= Required work =
Output every line below exactly.

= Supplied data =
───
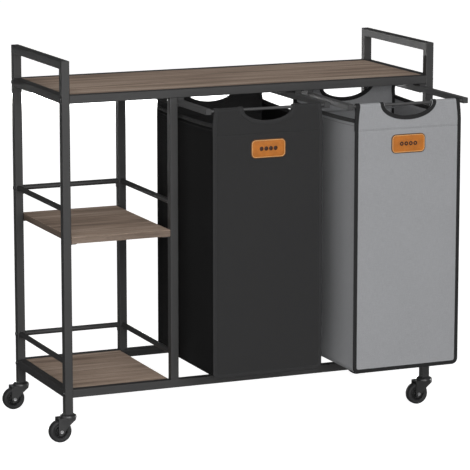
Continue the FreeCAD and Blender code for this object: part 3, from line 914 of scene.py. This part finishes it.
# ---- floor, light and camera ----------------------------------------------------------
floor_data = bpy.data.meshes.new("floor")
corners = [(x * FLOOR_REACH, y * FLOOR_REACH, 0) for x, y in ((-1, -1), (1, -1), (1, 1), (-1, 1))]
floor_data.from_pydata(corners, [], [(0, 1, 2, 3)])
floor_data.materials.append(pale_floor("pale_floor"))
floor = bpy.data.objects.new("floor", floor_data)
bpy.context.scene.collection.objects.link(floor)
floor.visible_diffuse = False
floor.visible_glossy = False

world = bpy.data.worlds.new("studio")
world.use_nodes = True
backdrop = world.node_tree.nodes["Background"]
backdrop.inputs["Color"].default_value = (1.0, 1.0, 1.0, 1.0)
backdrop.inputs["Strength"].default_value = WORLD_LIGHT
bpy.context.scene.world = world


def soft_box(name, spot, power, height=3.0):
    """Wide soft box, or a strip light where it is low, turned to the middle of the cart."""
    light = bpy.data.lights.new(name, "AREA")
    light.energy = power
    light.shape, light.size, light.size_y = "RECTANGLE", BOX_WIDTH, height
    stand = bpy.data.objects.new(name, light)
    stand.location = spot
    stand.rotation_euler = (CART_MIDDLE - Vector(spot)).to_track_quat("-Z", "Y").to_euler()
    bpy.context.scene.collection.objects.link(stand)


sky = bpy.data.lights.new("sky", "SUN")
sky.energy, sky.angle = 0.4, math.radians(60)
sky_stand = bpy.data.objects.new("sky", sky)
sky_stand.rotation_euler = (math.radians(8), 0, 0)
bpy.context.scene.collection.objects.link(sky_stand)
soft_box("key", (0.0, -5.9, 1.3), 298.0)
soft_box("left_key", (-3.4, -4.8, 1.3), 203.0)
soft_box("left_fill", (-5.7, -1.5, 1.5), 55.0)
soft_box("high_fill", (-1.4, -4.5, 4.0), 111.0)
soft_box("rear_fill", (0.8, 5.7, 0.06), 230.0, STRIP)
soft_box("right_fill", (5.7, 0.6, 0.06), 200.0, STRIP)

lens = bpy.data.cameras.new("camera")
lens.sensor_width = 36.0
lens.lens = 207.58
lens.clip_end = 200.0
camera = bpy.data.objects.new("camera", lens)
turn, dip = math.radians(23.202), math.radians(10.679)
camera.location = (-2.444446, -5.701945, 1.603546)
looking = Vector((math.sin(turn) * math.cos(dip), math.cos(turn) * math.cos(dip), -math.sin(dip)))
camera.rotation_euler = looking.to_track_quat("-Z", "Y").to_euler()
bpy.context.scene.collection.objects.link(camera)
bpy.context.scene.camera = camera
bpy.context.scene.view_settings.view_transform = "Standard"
───
= Result below =
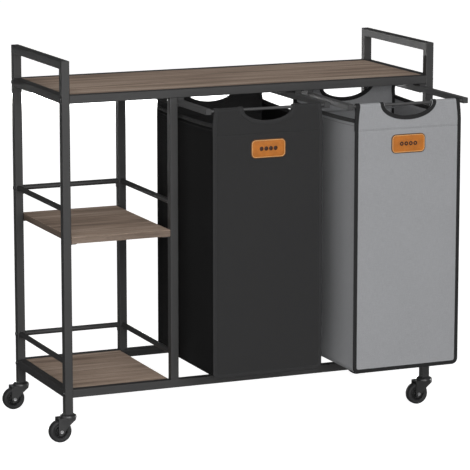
Continue the FreeCAD and Blender code for this object: part 3, from line 914 of scene.py. This part finishes it.
# ---- floor, light and camera ----------------------------------------------------------
floor_data = bpy.data.meshes.new("floor")
corners = [(x * FLOOR_REACH, y * FLOOR_REACH, 0) for x, y in ((-1, -1), (1, -1), (1, 1), (-1, 1))]
floor_data.from_pydata(corners, [], [(0, 1, 2, 3)])
floor_data.materials.append(pale_floor("pale_floor"))
floor = bpy.data.objects.new("floor", floor_data)
bpy.context.scene.collection.objects.link(floor)
floor.visible_diffuse = False
floor.visible_glossy = False

world = bpy.data.worlds.new("studio")
world.use_nodes = True
backdrop = world.node_tree.nodes["Background"]
backdrop.inputs["Color"].default_value = (1.0, 1.0, 1.0, 1.0)
backdrop.inputs["Strength"].default_value = WORLD_LIGHT
bpy.context.scene.world = world


def soft_box(name, spot, power, height=3.0):
    """Wide soft box, or a strip light where it is low, turned to the middle of the cart."""
    light = bpy.data.lights.new(name, "AREA")
    light.energy = power
    light.shape, light.size, light.size_y = "RECTANGLE", BOX_WIDTH, height
    stand = bpy.data.objects.new(name, light)
    stand.location = spot
    stand.rotation_euler = (CART_MIDDLE - Vector(spot)).to_track_quat("-Z", "Y").to_euler()
    bpy.context.scene.collection.objects.link(stand)


sky = bpy.data.lights.new("sky", "SUN")
sky.energy, sky.angle = 0.4, math.radians(60)
sky_stand = bpy.data.objects.new("sky", sky)
sky_stand.rotation_euler = (math.radians(8), 0, 0)
bpy.context.scene.collection.objects.link(sky_stand)
soft_box("key", (0.0, -5.9, 1.3), 298.0)
soft_box("left_key", (-3.4, -4.8, 1.3), 203.0)
soft_box("left_fill", (-5.7, -1.5, 1.5), 55.0)
soft_box("high_fill", (-1.4, -4.5, 4.0), 111.0)
soft_box("rear_fill", (0.8, 5.7, 0.06), 230.0, STRIP)
soft_box("right_fill", (5.7, 0.6, 0.06), 200.0, STRIP)

lens = bpy.data.cameras.new("camera")
lens.sensor_width = 36.0
lens.lens = 207.58
lens.clip_end = 200.0
camera = bpy.data.objects.new("camera", lens)
turn, dip = math.radians(23.202), math.radians(10.679)
camera.location = (-2.444446, -5.701945, 1.603546)
looking = Vector((math.sin(turn) * math.cos(dip), math.cos(turn) * math.cos(dip), -math.sin(dip)))
camera.rotation_euler = looking.to_track_quat("-Z", "Y").to_euler()
bpy.context.scene.collection.objects.link(camera)
bpy.context.scene.camera = camera
bpy.context.scene.view_settings.view_transform = "Standard"